Editor/General Manager

The act of making these resolutions each new year is in itself a cleansing ritual of self-assessment, self-scrutiny and repentance that demands personal honesty, which ultimately, reinforces humility.

Humility? Yes, we all need changes in our lives. Although we know none of us is perfect, we find it very hard to cop to our real faults. But how many of us who really engage in honest soul-searching have no regrets?

Although there is great consolation in admitting our faults and failures to a friend, the real catalyst for change lies in our silent confessions to ourselves. Owning up is the first, painful step onto the highway to something better.

We will no doubt fail in some of what we set out to do, but we know that failure is not the end. For the person who is determined to learn from it, failure is the beginning.

What matters most is an unwillingness to quit.

Fortunately, mid-course corrections can be made more than once a year.
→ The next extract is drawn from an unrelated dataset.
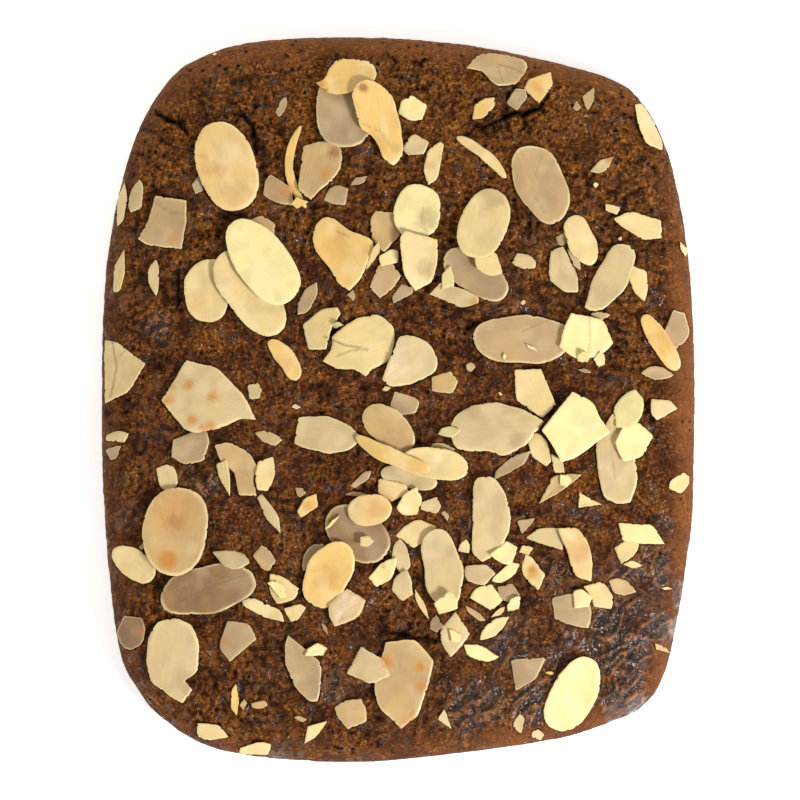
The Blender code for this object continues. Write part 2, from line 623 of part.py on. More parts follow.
def ladder(count):
    """Triangles across a long oval, from each side of the ring to the other."""
    half = count // 2
    faces = [(0, 1, count - 1)]
    for step in range(1, half - 1):
        faces.append((step, step + 1, count - step - 1))
        faces.append((step, count - step - 1, count - step))
    faces.append((half - 1, half, half + 1))
    return faces


def plate_mesh(piece, surface, low, high):
    """A thin plate between two heights over a surface, both faces split alike."""
    outline = piece["outline"]
    count = len(outline)
    spots = list(outline)
    split = ladder(count)
    if not piece["oval"]:
        spots.append(middle_of(outline))
        split = fan(count)
    total = len(spots)
    points = []
    for offset in (high, low):
        for x, y in spots:
            points.append((x, y, surface_height(surface, x, y) + offset))
    faces = []
    for a, b, c in split:
        faces.append((a, b, c))
        faces.append((total + a, total + c, total + b))
    faces += band(list(range(count)), list(range(total, total + count)))
    return points, faces


def as_layer(points, faces, owner):
    """A laid piece that later pieces can rest on."""
    tree = BVHTree.FromPolygons([Vector(point) for point in points], faces)
    low = tuple(min(point[axis] for point in points) for axis in range(2))
    high = tuple(max(point[axis] for point in points) for axis in range(2))
    return {"tree": tree, "box": (low, high), "owner": owner}


def clearing_lift(piece, surface, samples, heights):
    """How far the plate has to rise so that its facets clear what is under them."""
    points, faces = plate_mesh(piece, surface, 0.0, SLICE_THICKNESS)
    under = BVHTree.FromPolygons([Vector(point) for point in points], faces)
    lift = -50.0
    for (x, y), height in zip(samples, heights):
        hit = under.ray_cast(Vector((x, y, -60.0)), Vector((0.0, 0.0, 1.0)))[0]
        own = surface_height(surface, x, y)
        if hit is not None:
            own = min(own, hit.z)
        lift = max(lift, height - own)
    return lift + GAP


def lay_slice(piece, layers):
    """Mesh of an almond slice resting on everything laid before it."""
    samples, founds = supported(footprint(piece["outline"]), layers)
    heights = [height for height, _ in founds]
    surface = lay_on(samples, heights, True)
    lift = clearing_lift(piece, surface, samples, heights)
    return plate_mesh(piece, surface, lift, lift + SLICE_THICKNESS)


def foot_spot(outline, samples, founds):
    """Where a chip's foot can go down into one owner only, nearest the chip's middle."""
    mid = middle_of(outline)
    foot = [(mid[0] + (x - mid[0]) * FOOT_SCALE, mid[1] + (y - mid[1]) * FOOT_SCALE)
            for x, y in outline]
    reach = max(math.hypot(x - mid[0], y - mid[1]) for x, y in foot) + SIDE_GAP
    choices = []
    for (x, y), found in zip(samples, founds):
        if not inside(grown(outline, -reach * 0.6), x, y):
            continue
        near = [other for spot, other in zip(samples, founds)
                if math.hypot(spot[0] - x, spot[1] - y) < reach]
        if near and all(other[1] == found[1] for other in near):
            low = min(other[0] for other in near)
            choices.append((math.hypot(x - mid[0], y - mid[1]), x, y, low, found[1]))
    if not choices:
        return None
    _, x, y, low, owner = min(choices)
    return [(px - mid[0] + x, py - mid[1] + y) for px, py in foot], low, owner


def lay_chip(piece, layers):
    """Meshes of a chip and the node it is baked onto, or nothing where it has no hold."""
    outline = piece["outline"]
    samples, founds = supported(footprint(outline), layers)
    heights = [height for height, _ in founds]
    surface = lay_on(samples, heights, False)
    if all(layer_owner == "biscuit" for _, layer_owner in founds) and piece["layer"] == 0:
        return [plate_mesh(piece, surface, -CHIP_ROOT, CHIP_PROUD)], "biscuit"
    spot = foot_spot(outline, samples, founds)
    if spot is None:
        return None
    foot, low, owner = spot
    lift = clearing_lift(piece, surface, samples, heights)
    plate = plate_mesh(piece, surface, lift, lift + SLICE_THICKNESS)
    bite = FOOT_BITE if owner != "biscuit" else CHIP_ROOT
    level = (np.zeros(6), (0.0, 0.0))
    middle_height = surface_height(surface, *middle_of(foot)) + lift
    peg = plate_mesh({"outline": foot, "oval": False}, level, low - bite, middle_height + SLICE_THICKNESS * 0.6)
    return [plate, peg], owner


# ---------------------------------------------------------------- Blender objects

def clear_scene():
    """Empty the file."""
    for item in list(bpy.data.objects):
        bpy.data.objects.remove(item, do_unlink=True)


def make_object(name, points, faces):
    """A closed mesh object from points in mm."""
    mesh = bpy.data.meshes.new(name)
    mesh.from_pydata([(x * MM, y * MM, z * MM) for x, y, z in points], [], faces)
    build = bmesh.new()
    build.from_mesh(mesh)
    bmesh.ops.triangulate(build, faces=build.faces)
    bmesh.ops.recalc_face_normals(build, faces=build.faces)
    build.to_mesh(mesh)
    build.free()
    item = bpy.data.objects.new(name, mesh)
    bpy.context.scene.collection.objects.link(item)
    return item


def boolean_with(target, tools, operation, solver):
    """Join or cut a target with a set of closed meshes, then drop the tools."""
    group = bpy.data.collections.new(target.name + "_" + operation.lower())
    bpy.context.scene.collection.children.link(group)
    for tool in tools:
        bpy.context.scene.collection.objects.unlink(tool)
        group.objects.link(tool)
    modifier = target.modifiers.new(operation.title(), "BOOLEAN")
    modifier.operation = operation
    modifier.operand_type = "COLLECTION"
    modifier.collection = group
    modifier.solver = solver
    bpy.context.view_layer.update()
    evaluated = target.evaluated_get(bpy.context.evaluated_depsgraph_get())
    joined = bpy.data.meshes.new_from_object(evaluated)
    target.modifiers.clear()
    old = target.data
    target.data = joined
    bpy.data.meshes.remove(old)
    for tool in tools:
        bpy.data.objects.remove(tool, do_unlink=True)
    bpy.data.collections.remove(group)


def tidy_mesh(item):
    """Weld near points, triangulate, and keep the one large shell."""
    build = bmesh.new()
    build.from_mesh(item.data)
    bmesh.ops.remove_doubles(build, verts=build.verts, dist=0.002 * MM)
    bmesh.ops.dissolve_degenerate(build, edges=build.edges, dist=0.002 * MM)
    bmesh.ops.triangulate(build, faces=build.faces)
    shells = shells_of(build)
    shells.sort(key=len, reverse=True)
    for scrap in shells[1:]:
        bmesh.ops.delete(build, geom=scrap, context="VERTS")
    bmesh.ops.recalc_face_normals(build, faces=build.faces)
    build.to_mesh(item.data)
    build.free()


def shells_of(build):
    """Groups of connected vertices."""
    build.verts.ensure_lookup_table()
    left = set(build.verts)
    shells = []
    while left:
        stack = [left.pop()]
        shell = [stack[0]]
        while stack:
            vert = stack.pop()
            for edge in vert.link_edges:
                other = edge.other_vert(vert)
                if other in left:
                    left.remove(other)
                    stack.append(other)
                    shell.append(other)
        shells.append(shell)
    return shells


def plain_material(name, colour, roughness):
    """A Principled material of one colour."""
    material = bpy.data.materials.new(name)
    material.use_nodes = True
    shader = material.node_tree.nodes["Principled BSDF"]
    shader.inputs["Base Color"].default_value = (*colour, 1.0)
    shader.inputs["Roughness"].default_value = roughness
    return material


def build_slab(circles):
    """The slab with its baking cracks cut in."""
    points, faces = slab_mesh(circles)
    slab = make_object("biscuit", points, faces)
    tools = []
    for index, (width, depth, line) in enumerate(CRACKS):
        cut_points, cut_faces = crack_mesh(width, depth, line, circles)
        tools.append(make_object("crack_%d" % index, cut_points, cut_faces))
    boolean_with(slab, tools, "DIFFERENCE", "EXACT")
    tidy_mesh(slab)
    return slab, as_layer(points, faces, "biscuit")


def build_almonds(ground):
    """Lay every almond piece, and return the slices with the chips each node carries."""
    layers = [ground]
    slices = {}
    chips = {}
    for index, piece in enumerate(PIECES):
        if piece["name"]:
            points, faces = lay_slice(piece, layers)
            slices[piece["name"]] = make_object(piece["name"], points, faces)
            layers.append(as_layer(points, faces, piece["name"]))
            continue
        laid = lay_chip(piece, layers)
        if laid is None:
            continue
        meshes, owner = laid
        for part, (points, faces) in enumerate(meshes):
            tool = make_object("chip_%d_%d" % (index, part), points, faces)
            chips.setdefault(owner, []).append(tool)
            layers.append(as_layer(points, faces, owner))
    return slices, chips


def main():
    clear_scene()
    circles = calm_circles()
    slab, ground = build_slab(circles)
    slices, chips = build_almonds(ground)
    nodes = {"biscuit": slab}
    nodes.update(slices)
    for owner, tools in chips.items():
        boolean_with(nodes[owner], tools, "UNION", "MANIFOLD")
        tidy_mesh(nodes[owner])
    for name, item in nodes.items():
        if name == "biscuit":
            item.data.materials.clear()
            item.data.materials.append(plain_material("baked_dough", (0.11, 0.045, 0.018), 0.6))
        else:
            item.data.materials.clear()
            item.data.materials.append(plain_material(name + "_skin", (0.75, 0.58, 0.33), 0.5))


main()
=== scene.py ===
import math

import bpy
import numpy as np
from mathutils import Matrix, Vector, noise
from mathutils.bvhtree import BVHTree


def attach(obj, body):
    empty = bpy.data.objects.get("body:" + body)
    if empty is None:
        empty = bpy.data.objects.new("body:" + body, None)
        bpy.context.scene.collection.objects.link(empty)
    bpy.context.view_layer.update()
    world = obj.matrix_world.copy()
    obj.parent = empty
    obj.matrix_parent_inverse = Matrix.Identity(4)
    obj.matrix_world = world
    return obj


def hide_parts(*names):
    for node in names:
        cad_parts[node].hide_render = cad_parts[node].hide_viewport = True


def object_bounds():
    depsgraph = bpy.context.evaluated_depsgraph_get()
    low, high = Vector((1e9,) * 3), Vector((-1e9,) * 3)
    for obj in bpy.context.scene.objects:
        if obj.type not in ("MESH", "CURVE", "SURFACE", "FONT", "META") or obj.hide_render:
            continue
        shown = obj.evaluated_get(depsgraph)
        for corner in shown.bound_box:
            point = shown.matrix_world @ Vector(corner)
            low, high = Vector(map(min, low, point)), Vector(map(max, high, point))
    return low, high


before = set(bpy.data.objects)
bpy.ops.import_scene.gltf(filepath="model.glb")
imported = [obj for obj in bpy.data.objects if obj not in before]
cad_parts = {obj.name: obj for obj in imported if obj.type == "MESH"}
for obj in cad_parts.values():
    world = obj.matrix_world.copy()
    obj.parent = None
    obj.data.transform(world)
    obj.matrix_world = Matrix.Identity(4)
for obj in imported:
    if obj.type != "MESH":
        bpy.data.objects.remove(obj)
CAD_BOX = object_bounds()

# Speculaas slab cookie strewn with flaked almonds.  All sizes below are in mm
# unless a name says otherwise.  Origin in the middle of the underside, +Y along
# the slab's length, +Z up.
MM = 0.001
BOX_MARGIN = 1.0e-6

# Slab: the same driving sizes as its solid
SLAB_THICKNESS = 16.6
CROWN_RISE = 1.9
WAIST_HEIGHT = 5.6
SHOULDER_WIDTH = 11.0
SHOULDER_POWER = 2.1
FOOT_INSET = 2.2
BROAD_RELIEF = 0.55
BROAD_WAVE = 24.0
BROAD_LEVEL = 3.7
LUMP_RELIEF = 0.45
LUMP_WAVE = 8.5
LUMP_LEVEL = 9.1
CALM_MARGIN = 1.3
CALM_LEVEL = 0.15
CALM_FADE = 0.6
SLAB_HALF_X = 74.0
SLAB_HALF_Y = 91.0

# Rim of the slab seen from above, clockwise: spots that a closed curve runs through
RIM = (
    (-12.0, 90.3), (15.0, 88.6), (38.0, 84.2), (53.0, 79.9), (60.2, 74.8), (66.4, 63.9),
    (70.4, 48.8), (73.0, 30.0), (74.0, 8.0), (73.7, -20.0), (72.6, -36.0), (67.8, -63.8),
    (62.2, -75.6), (52.0, -81.0), (35.0, -85.6), (-4.6, -90.4), (-24.6, -90.2), (-44.6, -87.5),
    (-57.0, -81.2), (-65.2, -72.3), (-70.2, -59.6), (-73.6, -24.0), (-74.0, 10.0), (-72.4, 37.0),
    (-66.4, 63.2), (-57.4, 79.4), (-47.6, 86.0), (-34.6, 89.2),
)
SPLINE_STEPS = 12

# Mesh fineness
TOP_CELLS = 280
TOP_INSET = 2.6
SIDE_RINGS = 14
BASE_SHARES = (0.965, 0.82, 0.5)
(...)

Although the brink of a new year is a good time for reassessment and rebirth, so is each and every morning. Through honest self-evaluation and heartfelt confession, we can start each day with a clean slate—already forgiven, our past transgressions already forgotten.

Whether or not you stay up until midnight to welcome the new year in—or just to make sure the old year leaves, consider that there’s no reason you can’t resolve to begin again every day of the year.

The only resolution each of us needs to make is to discover the person God designed each of us to be, and allow ourselves to become that person every day.